WHAT'S IN A NAME?
"I was wondering what the difference is between 'Classic' and 'Premium' steel shotgun shells. Assuming that they are all 3-inch shells, No. 2 shot and 11/4 ounces of shot, what's the big difference? Also, are brass- or copper-coated pellets really necessary?" - Jay Lang Brainerd, Minnesota
"Classic" and "Premium" refer to two of Federal's lines of shotshell ammo. The "Classic" is less expensive because of less expensive components. The "Premium" line utilizes more effective wads and rounder, more consistent shot sizes, as well as copper-plated shot. If individual shot pellets are not perfectly round they tend to quickly fly out of the pattern. Consequently, you will obtain slightly tighter long-range patterns with the more expensive, rounder shot.
You also asked about brass- and copper-coated shot. No shot is brass-coated. The primary use of copper coating on steel shot is to help prevent the shot from rusting. On more malleable lead shot, however, the coating helps improve ballistic affects, such as penetration. Shotshells with higher muzzle velocities tend to have more down-range velocity, and, thus, more killing power, all else being equal. Admittedly, the variety of shotshells that we have—steel, lead and otherwise—can be a bit confusing, but the many choices are also a good thing.—Nick Sisley
CONVERSION IS RISKY BUSINESS
"I am planning to convert my Italian-made .44 Rem. Mag. revolver 1858 made by FLLI Pietta to shoot metallic cartridges in .45 Long Colt. I have tried to locate .45 Long Colt blackpowder reloading data, but have been unsuccessful. Can you help me find information for reloading this caliber?" - Emmett Smith, Wahiawa, Hawaii
What you are considering doing to your gun is very dangerous. Your revolver was not built to shoot the cartridges that you are talking about, and trying to convert it could have disastrous results. If you want a .45 Colt chambered revolver, there are several offered.
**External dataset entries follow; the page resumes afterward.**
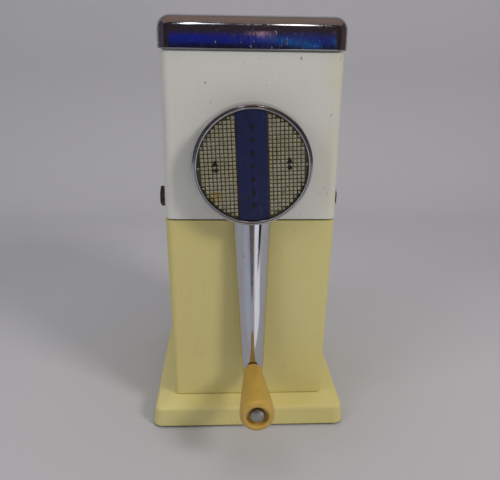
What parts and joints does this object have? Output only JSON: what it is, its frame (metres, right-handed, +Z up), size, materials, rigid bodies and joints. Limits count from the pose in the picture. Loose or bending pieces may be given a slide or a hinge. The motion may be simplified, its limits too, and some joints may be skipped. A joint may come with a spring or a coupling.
{
  "type": "hand-cranked ice crusher",
  "caption": "Table-top ice crusher with a hinged chrome lid over a hopper, a side-sliding ice cup under a white head, and a front crank with a round dial and knob.",
  "frame": {"origin": "centre of the footprint, on the table under the foot ring", "axes": "+Z up, -Y is the front with the crank and dial, +X to the right seen from the front"},
  "size_m": [0.1216, 0.1883, 0.2452],
  "materials": {
    "cream_plastic": "aged moulded plastic, satin",
    "white_paint": "stoved white enamel, satin",
    "chrome": "bright plated, lightly scratched",
    "rubber": "matte",
    "plated_steel": "zinc plated",
    "dark_steel": "dulled",
    "cast_alloy": "as cast, worn",
    "liner": "smooth",
    "bronze": "sintered, oiled",
    "dial_metal": "embossed champagne grid",
    "navy": "satin enamel",
    "nylon": "natural",
    "amber_plastic": "polished cast phenolic"
  },
  "bodies": {
    "body": {"base": "cream_plastic", "foot_ring": "rubber", "bottom_plate": "plated_steel", "bottom_plate_screws": "plated_steel", "rear_column": "cream_plastic", "column_screws": "plated_steel", "head_shell": "white_paint", "head_screws": "plated_steel", "crusher_frame": "cast_alloy", "hopper": "liner", "front_bearing": "bronze", "rear_bearing": "bronze", "fine_comb": "cast_alloy", "coarse_comb": "cast_alloy", "comb_bolts": "dark_steel", "comb_washers": "dark_steel", "hinge_leaf_body": "plated_steel", "hinge_body_rivets": "plated_steel", "hinge_pin": "plated_steel"},
    "crank": {"crank_arm": "chrome", "dial_bezel": "chrome", "dial_plate": "dial_metal", "dial_stripe": "navy", "drive_shaft": "plated_steel", "thrust_washer": "nylon", "shaft_washer": "plated_steel", "shaft_nut": "plated_steel", "retaining_ring": "dark_steel", "rotor_blades": "cast_alloy", "rotor_spacers": "cast_alloy", "knob_spindle": "plated_steel"},
    "knob": {"knob": "amber_plastic"},
    "lid": {"lid": "chrome", "hinge_leaf_lid": "plated_steel", "hinge_lid_rivets": "plated_steel"},
    "cup": {"ice_cup": "cream_plastic"}
  },
  "joints": [
    {"name": "crank_spin", "type": "hinge", "parent": "body", "child": "crank", "pos_m": [0, -0.057, 0.1671], "axis": [0, -1, 0], "continuous": true},
    {"name": "knob_spin", "type": "hinge", "parent": "crank", "child": "knob", "pos_m": [0.00174, -0.08, 0.04231], "axis": [0, -1, 0], "continuous": true},
    {"name": "lid_hinge", "type": "hinge", "parent": "body", "child": "lid", "pos_m": [0, 0.0602, 0.225], "axis": [-1, 0, 0], "range_deg": [0, 105]},
    {"name": "cup_slide", "type": "slide", "parent": "body", "child": "cup", "axis": [-1, 0, 0], "range_m": [0, 0.105]}
  ]
}
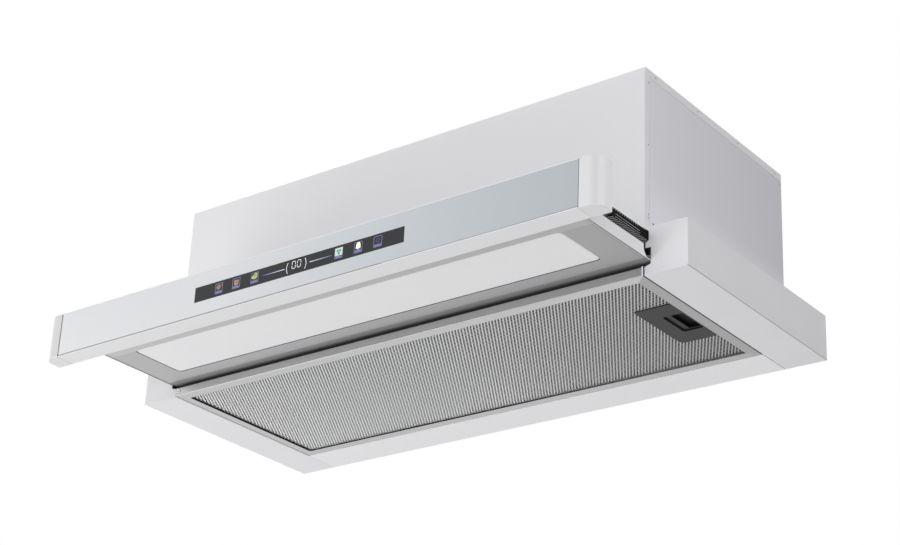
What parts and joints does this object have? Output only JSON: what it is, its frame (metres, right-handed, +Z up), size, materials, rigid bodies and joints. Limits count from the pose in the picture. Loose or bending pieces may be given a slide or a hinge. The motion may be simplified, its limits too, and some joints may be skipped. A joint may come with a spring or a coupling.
{
  "type": "pull out range hood",
  "caption": "Slim cooker hood for a wall cabinet: pull-out visor with glass front and light tray, hinged grease filter, centrifugal blower and top duct collar with flaps.",
  "frame": {"origin": "underside of the hood, midway between the front of the pulled-out visor and the rear (wall) face", "axes": "+X to the right seen from the front, +Y towards the wall, +Z up"},
  "size_m": [0.598, 0.359, 0.2274],
  "materials": {
    "white_paint": "satin",
    "grey_paint": "satin",
    "white_profile": "satin",
    "white_plastic": "gloss",
    "fascia_glass": "gloss",
    "smoked_window": "gloss",
    "diffuser": "matte",
    "board": "matte",
    "rubber": "matte",
    "nylon": "matte",
    "zinc": "satin",
    "black_steel": "satin",
    "bright_steel": "polished",
    "aluminium": "satin",
    "dark_plastic": "matte",
    "box_plastic": "matte"
  },
  "bodies": {
    "hood": {"box_front": "white_paint", "box_side_left": "white_paint", "box_side_right": "white_paint", "box_rear": "white_paint", "box_top": "white_paint", "base_side_left": "white_paint", "base_side_right": "white_paint", "base_rear": "white_paint", "slide_bracket_left": "zinc", "slide_bracket_right": "zinc", "slide_outer_left": "black_steel", "slide_outer_right": "black_steel", "glides_fixed": "nylon", "scroll_left": "dark_plastic", "scroll_right": "dark_plastic", "motor": "zinc", "motor_bracket": "zinc", "duct_collar": "dark_plastic", "collar_screws": "bright_steel", "control_box": "box_plastic", "control_lid": "box_plastic", "control_board": "board", "lamp_driver": "box_plastic", "cable_gland": "dark_plastic"},
    "slide_middle": {"slide_mid_left": "black_steel", "slide_mid_right": "black_steel", "glides_mid": "nylon"},
    "visor": {"front_profile": "white_profile", "end_cap_left": "white_plastic", "end_cap_right": "white_plastic", "glass_fascia": "fascia_glass", "display_window": "smoked_window", "touch_board": "board", "bumpers": "rubber", "light_tray": "grey_paint", "tray_lid": "zinc", "diffuser": "diffuser", "lamp_board": "board", "slide_inner_left": "black_steel", "slide_inner_right": "black_steel", "glides_inner": "nylon"},
    "grease_filter": {"filter_frame_front": "aluminium", "filter_frame_rear": "aluminium", "filter_frame_left": "aluminium", "filter_frame_right": "aluminium", "filter_mesh_outer": "aluminium", "filter_mesh_inner": "aluminium", "latch_plate": "dark_plastic"},
    "filter_latch": {"latch_slider": "dark_plastic"},
    "fan_rotor": {"impeller": "dark_plastic", "fan_shaft": "bright_steel"},
    "left_flap": {"flap_left": "dark_plastic"},
    "right_flap": {"flap_right": "dark_plastic"}
  },
  "joints": [
    {"name": "visor_slide", "type": "slide", "parent": "hood", "child": "visor", "axis": [0, 1, 0], "range_m": [0, 0.107]},
    {"name": "slide_middle", "type": "slide", "parent": "hood", "child": "slide_middle", "axis": [0, 1, 0], "range_m": [0, 0.0535]},
    {"name": "fan_spin", "type": "hinge", "parent": "hood", "child": "fan_rotor", "pos_m": [0, 0.0985, 0.124], "axis": [1, 0, 0], "continuous": true},
    {"name": "left_flap_hinge", "type": "hinge", "parent": "hood", "child": "left_flap", "pos_m": [-0.005, 0.06376, 0.2004], "axis": [0, 1, 0], "range_deg": [0, 75]},
    {"name": "right_flap_hinge", "type": "hinge", "parent": "hood", "child": "right_flap", "pos_m": [0.005, 0.06376, 0.2004], "axis": [0, -1, 0], "range_deg": [0, 75]},
    {"name": "filter_swing", "type": "hinge", "parent": "hood", "child": "grease_filter", "pos_m": [-0.25695, 0.04405, 0.0013], "axis": [0, 1, 0], "range_deg": [0, 60]},
    {"name": "latch_draw", "type": "slide", "parent": "grease_filter", "child": "filter_latch", "axis": [-1, 0, 0], "range_m": [0, 0.0045], "stiffness_N_per_m": 200}
  ],
  "couplings": [
    {"joint": "slide_middle", "follows": "visor_slide", "ratio": 0.5}
  ]
}
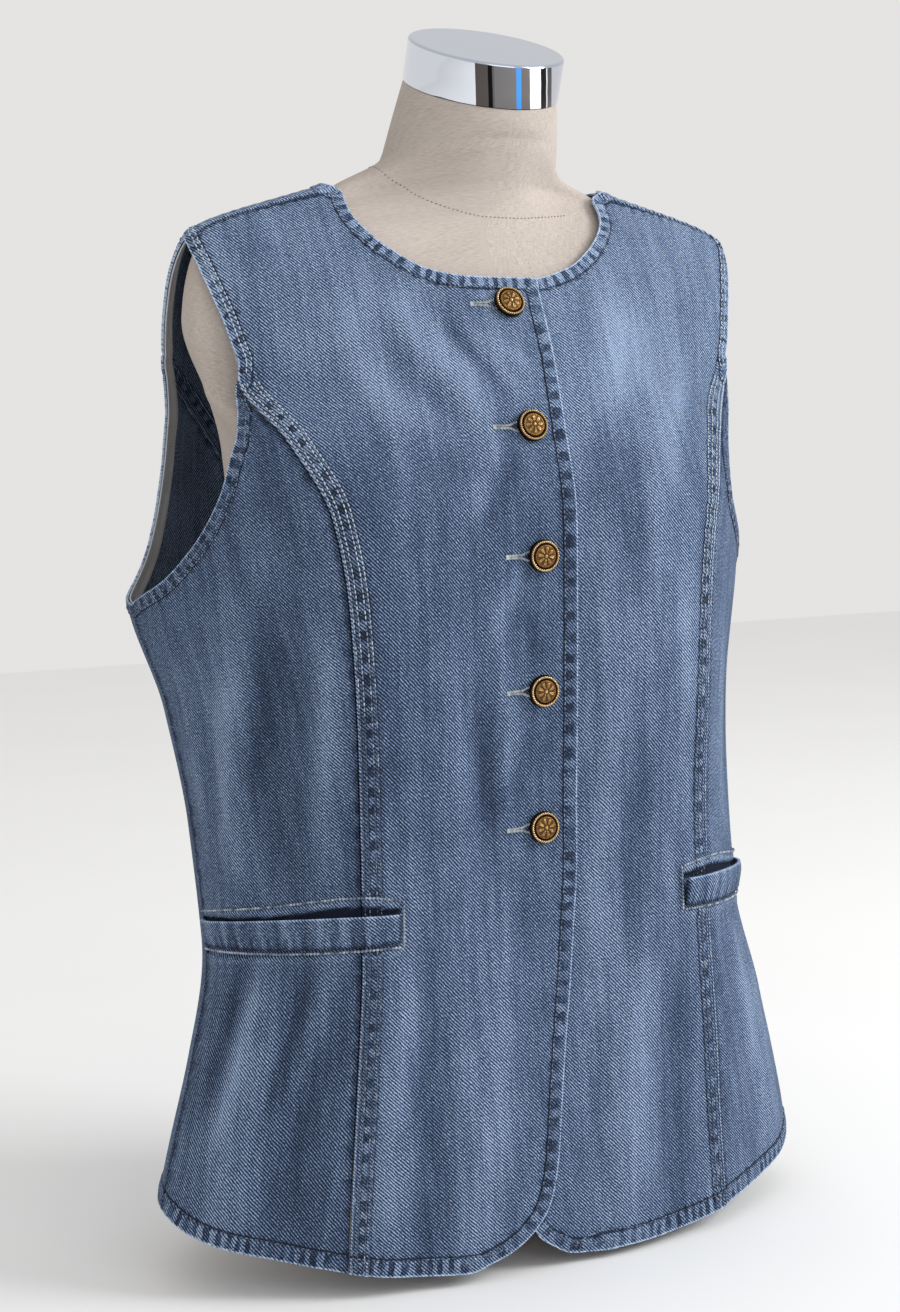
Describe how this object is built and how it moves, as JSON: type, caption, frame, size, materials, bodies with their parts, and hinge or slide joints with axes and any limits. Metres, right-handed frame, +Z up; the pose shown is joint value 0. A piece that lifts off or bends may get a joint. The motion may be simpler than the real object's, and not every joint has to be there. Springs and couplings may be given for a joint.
{
  "type": "denim vest on a limbless dress form",
  "caption": "Sleeveless button-front denim vest with princess seams and welt pockets, worn on a linen dress form with a polished neck cap.",
  "frame": {"origin": "middle of the dress form's flat base", "axes": "+Z up, the front of the vest faces -Y, +X towards the wearer's left"},
  "size_m": [0.3846, 0.221, 0.6628],
  "materials": {
    "denim": "washed twill",
    "facing": "plain weave",
    "button_metal": "aged, worn on the raised parts",
    "linen": "matt stretched linen",
    "polished_cap": "mirror polish"
  },
  "bodies": {
    "root": {"front_right": "denim", "front_left": "denim", "side_front_right": "denim", "side_front_left": "denim", "side_back_right": "denim", "side_back_left": "denim", "back": "denim", "pocket_welt_right": "denim", "pocket_welt_left": "denim", "armhole_facing_right": "facing", "armhole_facing_left": "facing", "button_1": "button_metal", "button_2": "button_metal", "button_3": "button_metal", "button_4": "button_metal", "button_5": "button_metal", "form_body": "linen", "neck_cap": "polished_cap"}
  },
  "joints": []
}
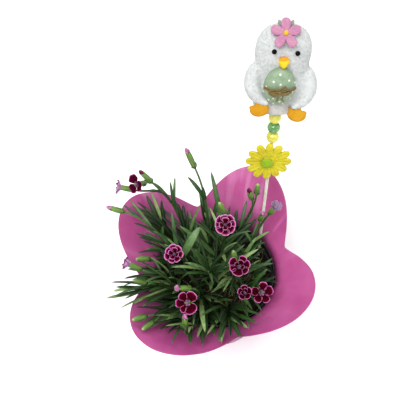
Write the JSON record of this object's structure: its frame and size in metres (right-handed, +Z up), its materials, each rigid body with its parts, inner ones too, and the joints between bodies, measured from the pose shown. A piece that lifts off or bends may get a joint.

A few for you to consider are manufactured by Cimarron Arms in Fredericksburg, Texas ((877) SIX-GUN1). This company offers replicas manufactured in almost any style that you might consider, and at fair prices.—Hal Swiggett
THE HARD WAY TO SMOOTH STOCKS
"Some years ago, I recall the GIs laboring over their gunstocks with linseed oil and rubbing them with rib bones to preserve the wood. It was a long and tedious process, but effective. What can you tell me about this method?" - Larry MacMillan Jr., Tucson, Arizona
The process that you witnessed is called "boning." It pre-dates World War II by 100 years or so. Its purpose was to gently compress the wood. The process smoothes the wood's surface so that it looks and feels smoother. Modern processing and plastic finishes have pretty much done away with the traditional "boning" method.—Bill Hanus
SOLUTIONS FOR ERRATIC SHOOTING
"I have a .54 caliber Knight in-line muzzleloader equipped with a Pro-Point red-dot sight. When I attempted to sight it in this past season, I found that the shots were erratic. What can I do to prevent this frustrating problem? I use sabots made by Hornady with Pyrodex RS powder and haven't had a problem before." - Robert Martin, Greenville, Mississippi
The first thing that I would look at is the possibility that you might have started flinching. A .54 caliber muzzleloader generates some pretty stiff recoil, and anybody can develop a flinch at any time as a result. Have other experienced shooters try the gun to see if it shoots the same way for them. After that, check for loose screws holding the Pro-Point and its base mount in place.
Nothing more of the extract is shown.